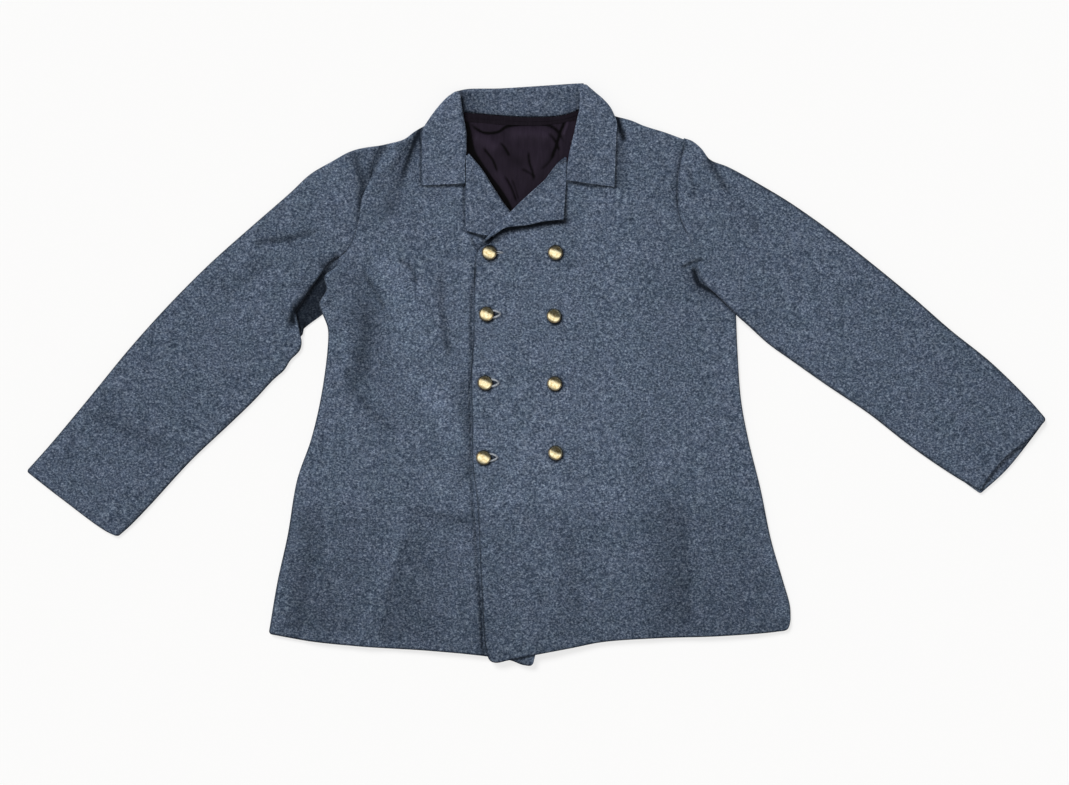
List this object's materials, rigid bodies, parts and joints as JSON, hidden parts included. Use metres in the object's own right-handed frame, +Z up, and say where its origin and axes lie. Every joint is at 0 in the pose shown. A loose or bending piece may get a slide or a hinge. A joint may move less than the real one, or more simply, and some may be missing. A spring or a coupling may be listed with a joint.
{
  "type": "double-breasted wool sack coat laid flat",
  "caption": "Hip-length double-breasted sack coat in heathered blue-grey wool with turned lapels, wide collar, satin-lined neck and domed brass buttons, laid flat.",
  "frame": {"origin": "middle of the laid-out coat's outline, on the surface it lies on", "axes": "+X to the wearer's left sleeve, +Y to the collar, +Z up from the surface, through the front"},
  "size_m": [1.397, 0.7988, 0.0244],
  "materials": {
    "wool": "heathered blue-grey fulled wool, short matt nap",
    "collar_wool": "the same wool on collar and lapels, pressed",
    "satin": "dark plum satin lining with a soft sheen",
    "neck_cloth": "dark plain-weave neck facing",
    "brass": "plain domed brass, worn polish"
  },
  "bodies": {
    "root": {"front_right": "wool", "front_left": "wool", "back": "wool", "sleeve_top_right": "wool", "sleeve_top_left": "wool", "sleeve_under_right": "wool", "sleeve_under_left": "wool", "back_lining": "satin", "neck_facing": "neck_cloth", "collar_stand": "collar_wool", "collar_fall": "collar_wool", "lapel_right": "collar_wool", "lapel_left": "collar_wool", "button_1_right": "brass", "button_2_right": "brass", "button_3_right": "brass", "button_4_right": "brass", "button_1_left": "brass", "button_2_left": "brass", "button_3_left": "brass", "button_4_left": "brass"}
  },
  "joints": []
}
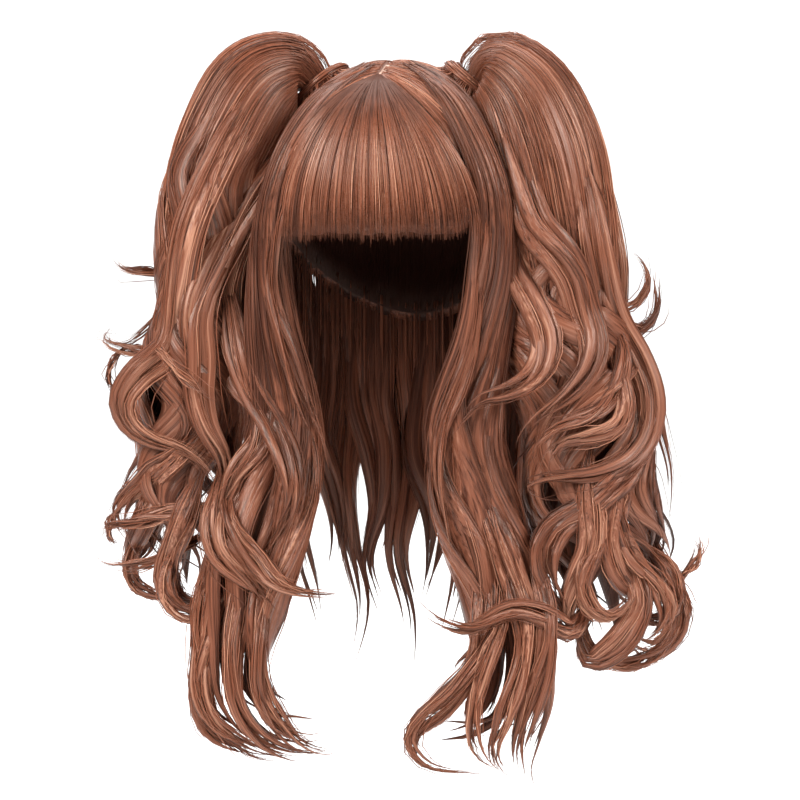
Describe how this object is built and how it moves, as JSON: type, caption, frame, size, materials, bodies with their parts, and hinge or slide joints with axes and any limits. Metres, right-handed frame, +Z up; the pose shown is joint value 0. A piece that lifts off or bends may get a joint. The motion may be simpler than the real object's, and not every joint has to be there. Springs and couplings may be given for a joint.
{
  "type": "pigtail wig",
  "caption": "Long wavy wig with a straight fringe and a high curly pigtail at each side of the crown, hollow underneath for a head.",
  "frame": {"origin": "inside top of the crown, where the wig sits on the top of the head", "axes": "+Z up, -Y the way the face looks, +X towards the wearer's left"},
  "size_m": [0.3939, 0.2302, 0.4908],
  "materials": {
    "hair": "glossy auburn synthetic hair fibre",
    "tie": "strands wound tight round the root of the pigtail",
    "parting_skin": "matte skin-toned strip under the parting"
  },
  "bodies": {
    "root": {"crown": "hair", "parting_strip": "parting_skin", "fringe": "hair", "right_tie": "tie", "left_tie": "tie", "right_pigtail": "hair", "left_pigtail": "hair", "right_side_hair": "hair", "left_side_hair": "hair", "back_hair": "hair"}
  },
  "joints": []
}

Problem to solve ▸
The records above should be duplicated in full, exactly as given.

The completed task ▸
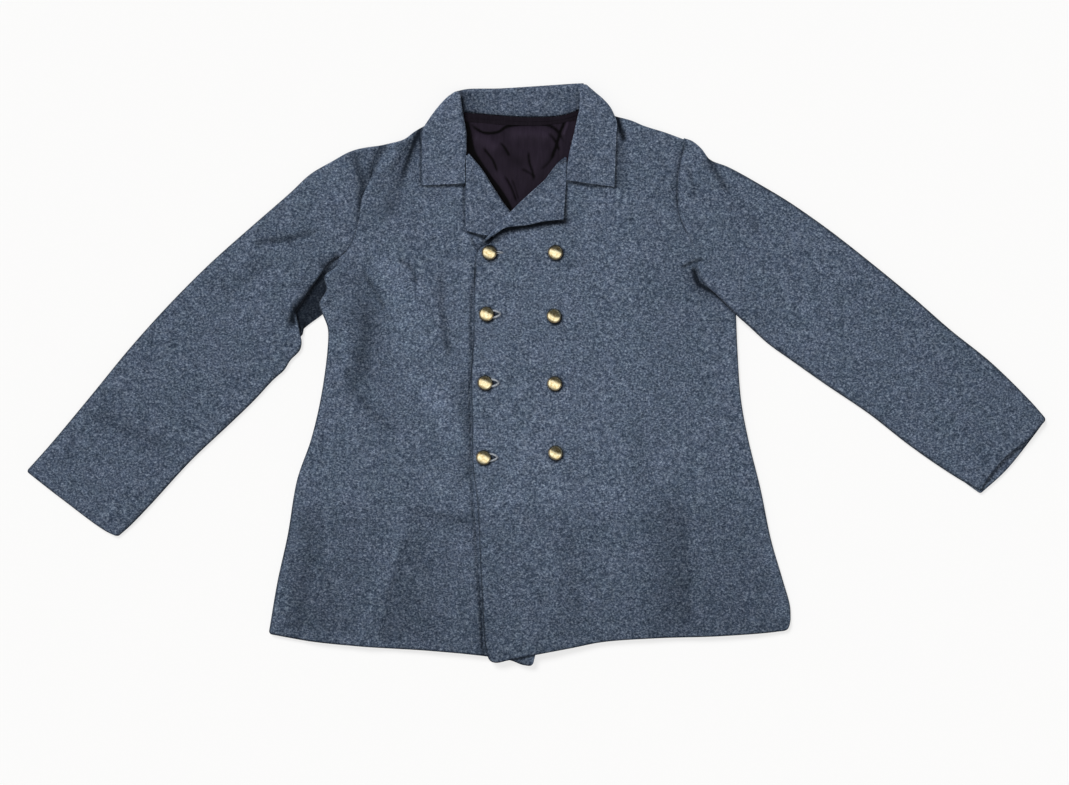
List this object's materials, rigid bodies, parts and joints as JSON, hidden parts included. Use metres in the object's own right-handed frame, +Z up, and say where its origin and axes lie. Every joint is at 0 in the pose shown. A loose or bending piece may get a slide or a hinge. A joint may move less than the real one, or more simply, and some may be missing. A spring or a coupling may be listed with a joint.
{
  "type": "double-breasted wool sack coat laid flat",
  "caption": "Hip-length double-breasted sack coat in heathered blue-grey wool with turned lapels, wide collar, satin-lined neck and domed brass buttons, laid flat.",
  "frame": {"origin": "middle of the laid-out coat's outline, on the surface it lies on", "axes": "+X to the wearer's left sleeve, +Y to the collar, +Z up from the surface, through the front"},
  "size_m": [1.397, 0.7988, 0.0244],
  "materials": {
    "wool": "heathered blue-grey fulled wool, short matt nap",
    "collar_wool": "the same wool on collar and lapels, pressed",
    "satin": "dark plum satin lining with a soft sheen",
    "neck_cloth": "dark plain-weave neck facing",
    "brass": "plain domed brass, worn polish"
  },
  "bodies": {
    "root": {"front_right": "wool", "front_left": "wool", "back": "wool", "sleeve_top_right": "wool", "sleeve_top_left": "wool", "sleeve_under_right": "wool", "sleeve_under_left": "wool", "back_lining": "satin", "neck_facing": "neck_cloth", "collar_stand": "collar_wool", "collar_fall": "collar_wool", "lapel_right": "collar_wool", "lapel_left": "collar_wool", "button_1_right": "brass", "button_2_right": "brass", "button_3_right": "brass", "button_4_right": "brass", "button_1_left": "brass", "button_2_left": "brass", "button_3_left": "brass", "button_4_left": "brass"}
  },
  "joints": []
}
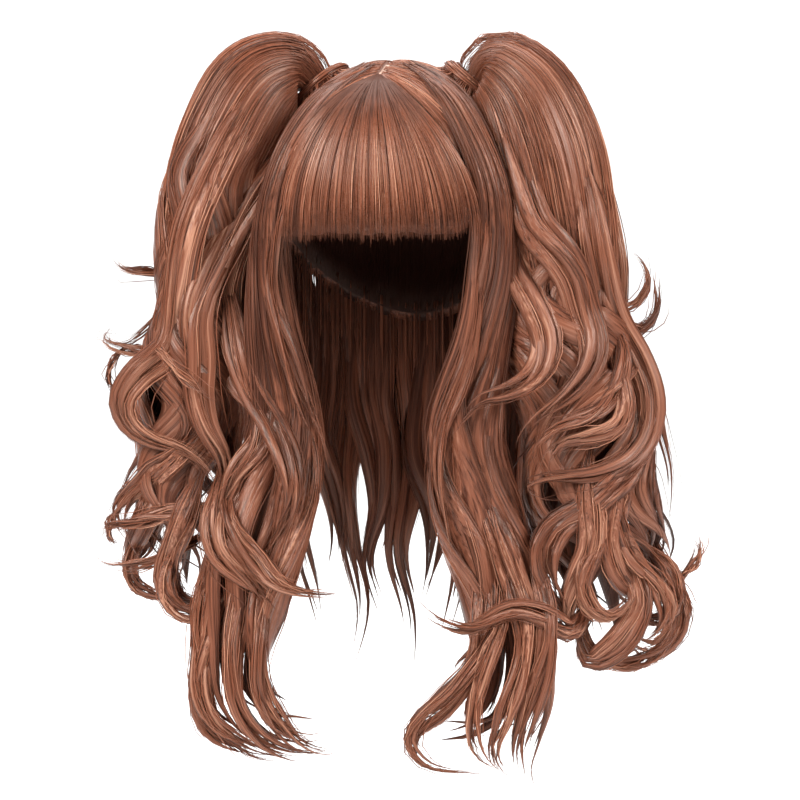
Describe how this object is built and how it moves, as JSON: type, caption, frame, size, materials, bodies with their parts, and hinge or slide joints with axes and any limits. Metres, right-handed frame, +Z up; the pose shown is joint value 0. A piece that lifts off or bends may get a joint. The motion may be simpler than the real object's, and not every joint has to be there. Springs and couplings may be given for a joint.
{
  "type": "pigtail wig",
  "caption": "Long wavy wig with a straight fringe and a high curly pigtail at each side of the crown, hollow underneath for a head.",
  "frame": {"origin": "inside top of the crown, where the wig sits on the top of the head", "axes": "+Z up, -Y the way the face looks, +X towards the wearer's left"},
  "size_m": [0.3939, 0.2302, 0.4908],
  "materials": {
    "hair": "glossy auburn synthetic hair fibre",
    "tie": "strands wound tight round the root of the pigtail",
    "parting_skin": "matte skin-toned strip under the parting"
  },
  "bodies": {
    "root": {"crown": "hair", "parting_strip": "parting_skin", "fringe": "hair", "right_tie": "tie", "left_tie": "tie", "right_pigtail": "hair", "left_pigtail": "hair", "right_side_hair": "hair", "left_side_hair": "hair", "back_hair": "hair"}
  },
  "joints": []
}